To fill the turnovers, turn the apple mixture into a colander or sieve over a bowl and reserve the juices. Use a pastry brush and paint each circle with the apricot glaze, but leave a 1/4-inch margin of plain dough.

Place about 2 tablespoons of the chopped apples on 1/2 of each circle. Use another brush or your fingertip and moisten the margin of the pastry. Fold the circle over and crimp the edges with a fork. Flip the pastries and crimp the other side. Place on a cookie sheet lined with parchment paper or brown paper (a cut-up grocery bag will do very nicely). Repeat until all the turnovers are made. Brush the tops with the egg-milk glaze and bake in a 425-degree oven for 15 to 20 minutes, or until the turnovers are a rich golden brown. Remove to a rack to cool.

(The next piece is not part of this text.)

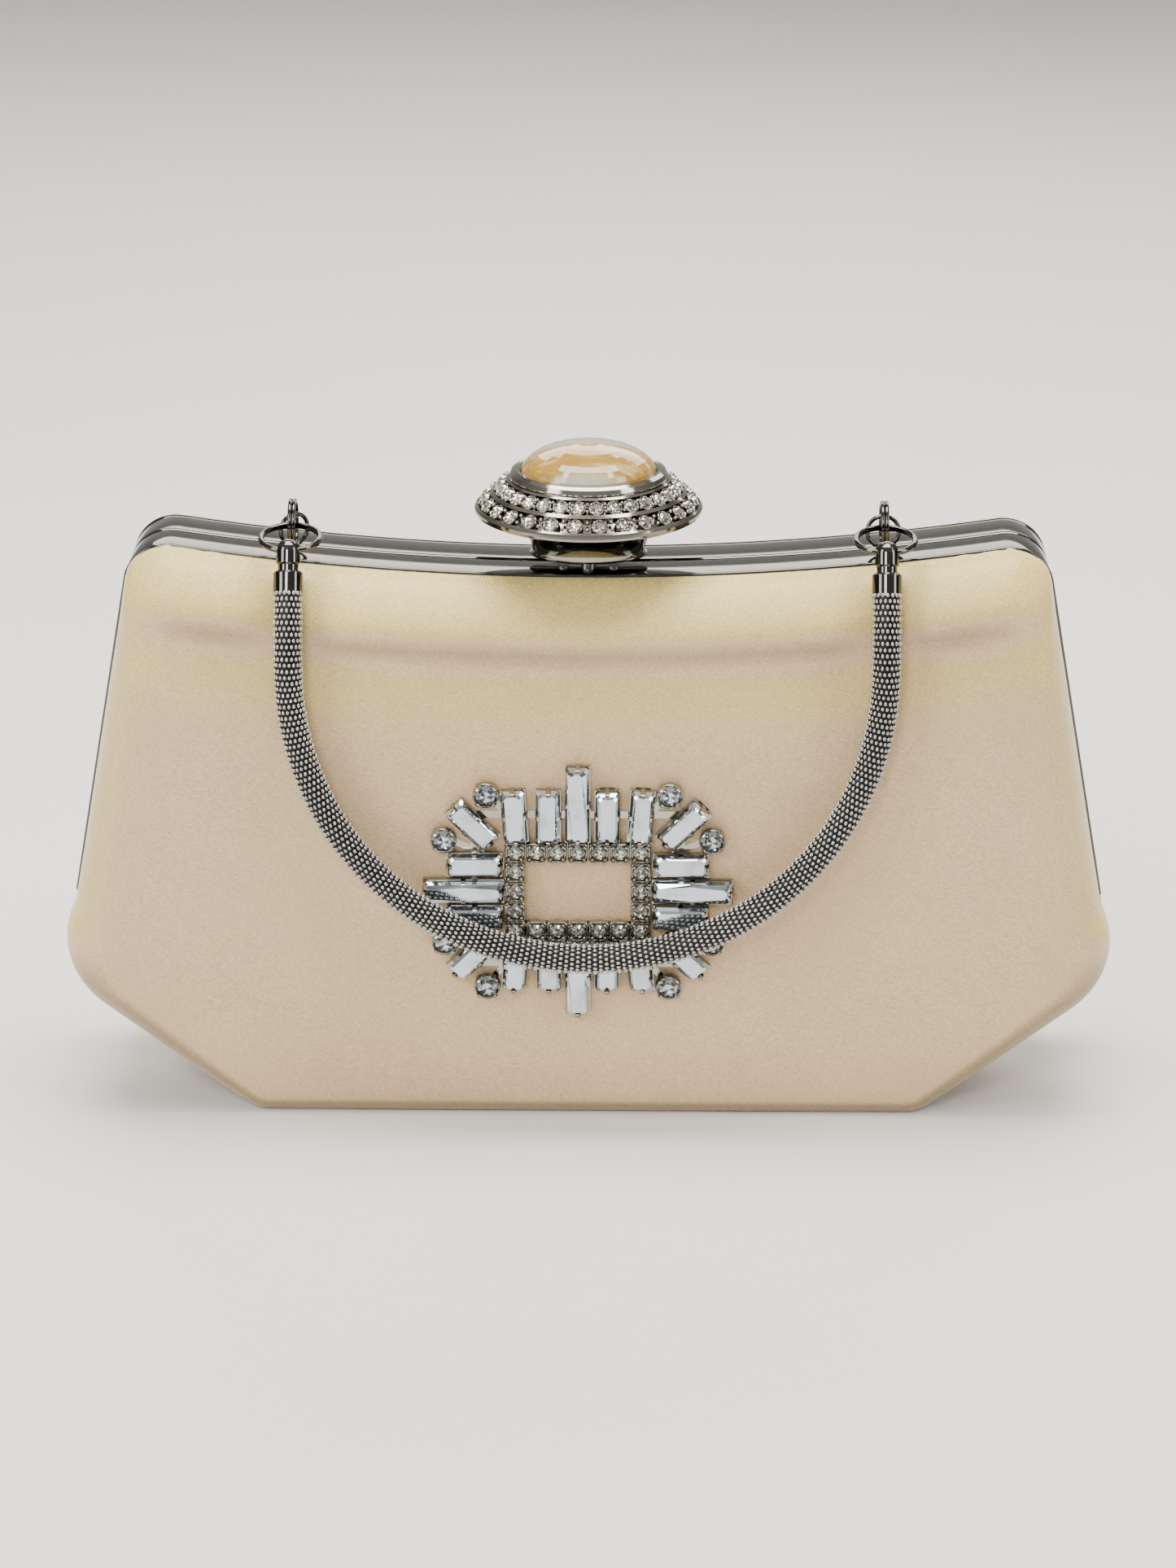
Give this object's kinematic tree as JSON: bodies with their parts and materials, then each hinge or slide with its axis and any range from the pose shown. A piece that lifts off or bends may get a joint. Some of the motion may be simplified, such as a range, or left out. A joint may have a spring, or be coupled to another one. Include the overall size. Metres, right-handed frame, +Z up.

To serve, place one turnover on a plate, put a dollop of apples beside its straight side and a scoop of vanilla ice cream on the buttered apples. The turnovers can be reheated for about 10 minutes if they are cold.

APRICOT GLAZE 1/4 cup apricot jam 1 tablespoon vanilla cognac or 1 tablespoon cognac and 1/8 teaspoon vanilla extract

Combine all ingredients in a small saucepan, bring to a boil over low heat, stirring, and push through a sieve.

This glaze keeps for months under refrigeration.